Ceux qui détiennent déjà un crédit à l'habitat n'ont rien à craindre de l'inflation, au contraire. Si leurs revenus progressent au rythme de la hausse des prix, leurs mensualités d'emprunt ne bougent pas. Par conséquent, le poids du crédit dans les revenus s'affaiblit.
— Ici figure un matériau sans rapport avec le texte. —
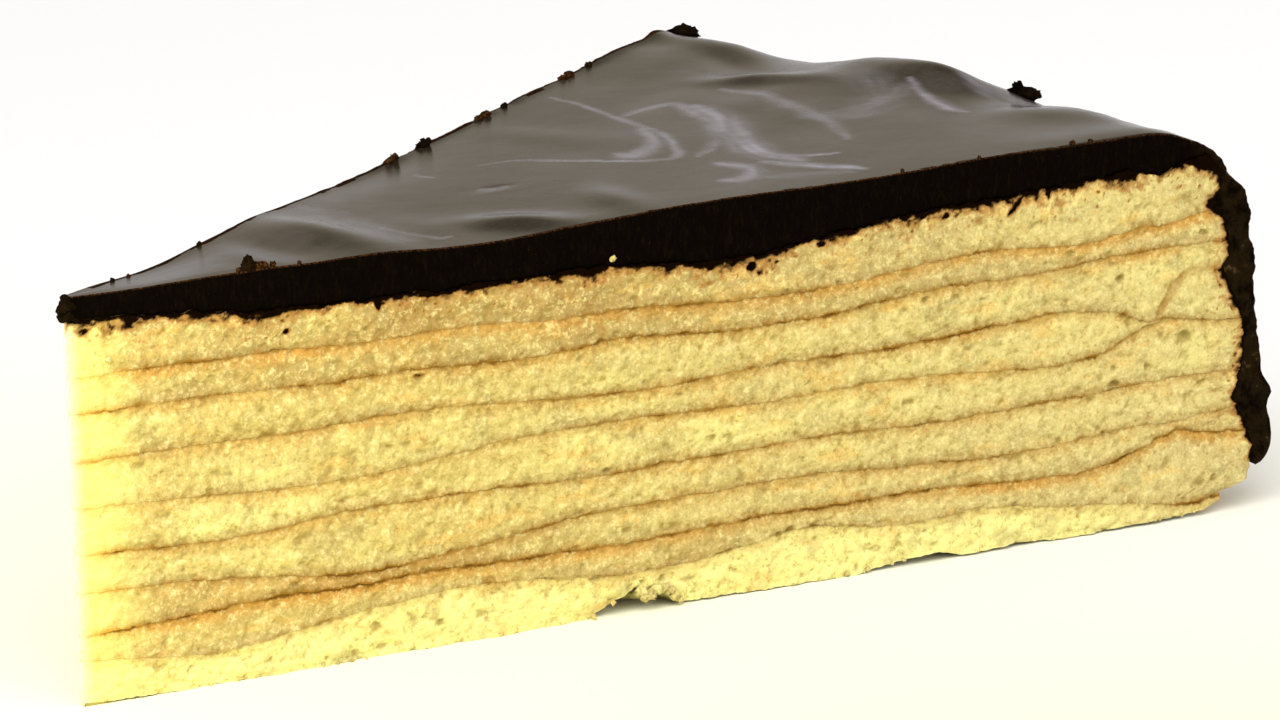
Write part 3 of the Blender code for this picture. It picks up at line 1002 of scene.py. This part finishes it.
def inner_edge(inner, side):
    """The inner profile at a cut, following the ragged skin and rim of the sponge."""
    radius, height = inner[:, 0].copy(), inner[:, 1].copy()
    on_top = 1.0 - ease(radius, 124.5, 126.5)
    height = height * (1 - on_top) + (skin_height(LAYERS, radius, side) - 0.12) * on_top
    radius = radius * on_top + (coat_edge(height, side) - 0.12) * (1 - on_top)
    return np.stack([radius, height], axis=-1)


def band(inner, outer, side):
    """The cut face of the glaze: points from the inner to the outer edge, and the depth below it."""
    part = crowded(BAND_ROWS, -0.3)
    radius, height = (inner[:, None, axis] + (outer - inner)[:, None, axis] * part for axis in (0, 1))
    span = np.linalg.norm(outer - inner, axis=-1)[:, None]
    depth = span * (1.0 - part)
    seed = side_seed(side) + 71
    drag = 0.07 * rough_noise(radius / 0.5, height / 3.0, seed, 3)
    wall = ease(radius, 126.0, 130.0)
    chips = (0.09 + 0.16 * wall) * rough_noise(radius / 1.8, height / 1.5, seed + 5, 4)
    worn = 0.22 * bell(depth, 0.22) + 0.30 * bell(span - depth, 0.25)
    return cut_points(radius, height, side, drag + chips - worn + 0.05), depth, wall


def ring_points(profile, angles):
    """Points of (radius, height) profiles at their angles."""
    return placed(profile[..., 0], angles[:, None], profile[..., 1])


def round_slice(near, top, far, under):
    """Rows that run round the slice: up the near cut, over the top, down the far cut and back below."""
    return np.concatenate([near.swapaxes(0, 1), top, far.swapaxes(0, 1)[::-1], under[::-1]])


def far_lip(outer, angles):
    """Which faces of the top lie on the worn, matte edge along the far cut."""
    radius = outer[0, :-1, 0]
    to_far = (HALF_ANGLE - 0.5 * (angles[:-1] + angles[1:]))[:, None] * radius
    uneven = 0.8 + 0.4 * soft_noise(radius / 2.0, 0.5, 332)
    return (to_far < FAR_LIP_WIDTH * uneven) & (radius > FAR_LIP_FROM)


def glaze():
    """The glaze as one closed solid, lofted from ring to ring from the tip to the lower lip."""
    outer, inner = glaze_surfaces()
    outer = finished_outer(outer)
    near, near_depth, near_wall = band(inner_edge(inner[0], NEAR), outer[0], NEAR)
    far, far_depth, far_wall = band(inner_edge(inner[-1], FAR), outer[-1], FAR)
    top_angles = angles_across(TOP_COLUMNS + 1)
    top = ring_points(outer, top_angles)[1:-1]
    under = ring_points(inner, angles_across(UNDER_COLUMNS + 1))[1:-1]
    rings = round_slice(near, top, far, under)
    plain_top, plain_under = np.full(top.shape[:2], FAR_LIP_DEPTH), np.ones(under.shape[:2])
    depth = round_slice(near_depth, plain_top, far_depth, plain_under)
    wall = round_slice(near_wall, plain_top, far_wall, plain_under)
    count, length = rings.shape[:2]
    ids = np.arange(count * length).reshape(count, length)
    closed = np.vstack([ids, ids[:1]])
    faces = quads(closed, True)
    faces += [ids[:, 0].tolist(), ids[::-1, -1].tolist()]
    milk_and_sheen = np.zeros((count, length))
    first = BAND_ROWS + 1
    # milky strokes on the top, partly a painted reflection
    milk_and_sheen[first:first + len(top)] = haze_and_sheen(top[..., 0], top[..., 1])
    attributes = {"depth": depth.ravel(), "wall": wall.ravel(), "haze_and_sheen": milk_and_sheen.ravel()}
    piece = new_object("glaze_coat", rings.reshape(-1, 3), faces, attributes, glaze_material(), 60.0)
    piece.data.materials.append(cut_glaze_material())
    strip = np.zeros((count, length - 1), int)
    strip[:BAND_ROWS] = 1
    strip[first + len(top):first + len(top) + BAND_ROWS] = 1
    strip[first - 1:first + len(top)][far_lip(outer, top_angles)] = 1
    slots = np.concatenate([strip.ravel(), [1, 1]])
    piece.data.polygons.foreach_set("material_index", slots.astype(np.int32))
    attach(piece, "root")
    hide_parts("chocolate_glaze")
    return piece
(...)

La bonne nouvelle dans ce tableau pour le moins incertain ? La possibilité de changer d'assurance prêt immobilier à tout moment. La loi Lemoine doit être validée dans les prochains jours par le Parlement. À compter du 1er juin 2022, tout nouvel emprunteur pourra résilier son contrat d'assurance quand il le souhaite, sans frais ni pénalité. Ce droit sera accordé aux contrats en cours à compter du 1er septembre 2022. Avec cette disposition historique qui permettra de redistribuer 500 millions d'euros la première année, le législateur préserve le pouvoir d'achat des ménages emprunteurs, tout en libéralisant le marché de l’assurance de prêt, aujourd’hui détenu à 88% par les banques.